The radioSHARK ($69.99 from Griffin Technology) is a new device that attaches to your Windows-based PC or Macintosh via any available USB port. Looking much like a shark fin (thus the name), the peripheral allows your computer to receive local AM and FM stations and play the audio directly through your computer's speakers. But the radioSHARK is a lot more than just a simple radio receiver. As with the aforementioned DVRs, the radioSHARK can be programmed to record any radio broadcast it receives directly to your computer's hard drive. And as with the DVR, if you want to pause the broadcast or rewind it back to listen to something you may have missed, you can do so via the included software.

The included application lets you control all of the radio-SHARK's radio and recording functions including favorite station presets that can be set with a mouse click. Adding new stations can either be directly tuned or use the scanning feature to discover new stations in your area. But the real power of the radioSHARK lies in its ability to time-shift any radio audio you hear. And as with the DVR, the application lets you pre-program the radioSHARK to record unattended upcoming radio shows.

The fin-shaped device is actually the unit's radio antenna. Simply place it in a location where radio signals are best heard and rotate it to achieve an optimal receiving position. As it is connected via the USB port, the radioSHARK gets its power directly from the computer and needs no other power source.

Once you have recorded a radio broadcast, the data is stored as an AIFF-compatible audio file, which can be transferred to an iPod or any other compatible portable player.

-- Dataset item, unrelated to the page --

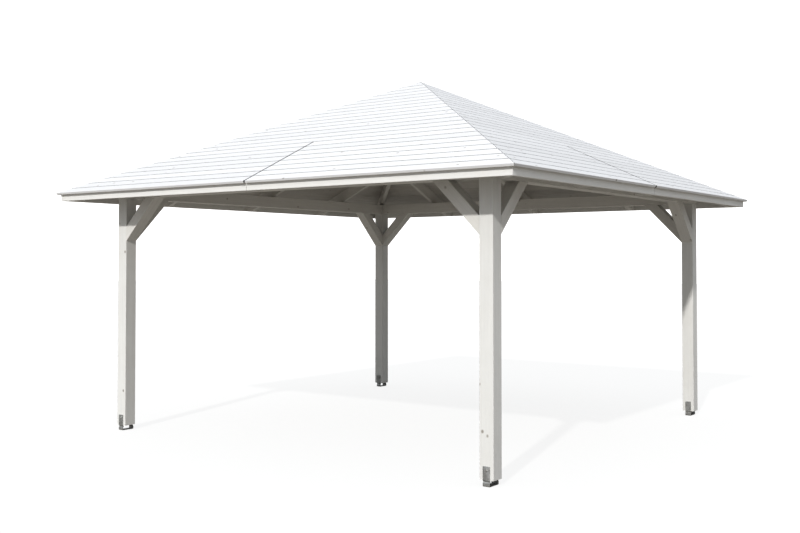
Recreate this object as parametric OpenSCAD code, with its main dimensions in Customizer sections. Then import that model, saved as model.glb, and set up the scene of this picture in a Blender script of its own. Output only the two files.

If your device only plays mp3 files, most any player application worth its bits can easily do the conversion for you.

Unlike the DVRs I mentioned, a downside to the radioSHARK is that it doesn't offer a programming guide grid so you will need to find out what's playing on your local station from the TV Topics or some other source. The upside is that you won't ever have to pay for a subscription service to use the radioSHARK. The amount of radio audio you can record is limited to the available amount of storage on your hard drive. And given that audio takes up a fraction of the space needed to store video data, today's multi-gigabyte drives promise that you'll be able to record and store more radio shows than you'll probably ever care to hear.